Fine in theory, not always in practice. Investing inside of an insurance policy can be more expensive than more conventional retirement plans and brokerage accounts. Additionally, the withdrawals need to be managed to not trigger a taxable event that could be very costly to you. Learn more about the pros and cons of using life insurance as part of your retirement investment strategy.
Should You Carry Your Pre Retirement Life Insurance into Retirement?
In deciding whether to keep an existing policy, there are key questions you need to ask:
- First, you need to evaluate whether or not the death benefit is still needed or whether your other assets are sufficient to provide for your survivors.
- Secondly, if you are paying a premium on a policy, then you also need to assess whether or not this is an expense that still makes sense in retirement. And, can you afford it?
- Finally, you will want to think about if your current policy is the most efficient way to cover your retirement needs? Could a new or different policy be a better fit.
Note in some cases you might be able to sell your policy for cash via a life settlement or related type of transaction. This can make sense, but proceed with extreme caution here.
There can be unforeseen tax consequences, you may have difficulty getting another policy of desired at a later date and it can be difficult to determine if the price being offered is fair.

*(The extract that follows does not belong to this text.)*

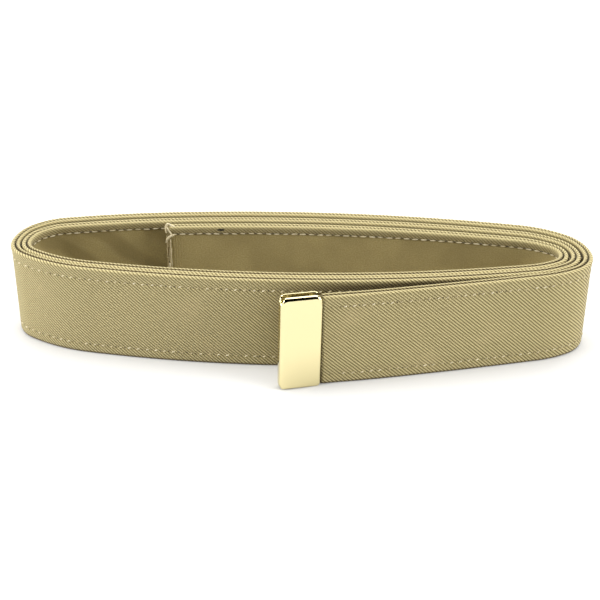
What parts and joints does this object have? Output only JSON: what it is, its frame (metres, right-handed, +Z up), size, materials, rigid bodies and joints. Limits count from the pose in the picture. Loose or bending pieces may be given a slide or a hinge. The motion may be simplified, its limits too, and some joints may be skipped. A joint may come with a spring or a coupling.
{
  "type": "uniform belt",
  "caption": "Cloth uniform belt rolled up on its edge in a flattened oval, with a folded metal tip on its free end.",
  "frame": {"origin": "middle of the belt's box, on the surface that it stands on", "axes": "+X along the coil's long axis, from the left end as seen from the front to the right end; -Y towards the front, where the tip is; +Z up, across the strap's width"},
  "size_m": [0.1972, 0.0692, 0.0334],
  "materials": {
    "twill": "khaki twill, dull, with raised diagonal wales",
    "backing_cloth": "smooth, dull, darker khaki",
    "polished_brass": "pale gold, mirror polished"
  },
  "bodies": {
    "root": {"face_ply": "twill", "top_edge_band": "twill", "bottom_edge_band": "twill", "backing": "backing_cloth", "belt_tip": "polished_brass"}
  },
  "joints": []
}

How to Find the Best Life Insurance for Retirement Option
The issue of how life insurance fits into your retirement planning can be complex and will depend upon your particular situation and what you are trying to accomplish. As with any other type of financial instrument, review your needs, decide if it makes sense to retain an existing policy or if buying a new policy shop for the best coverage from a solid company at the best price.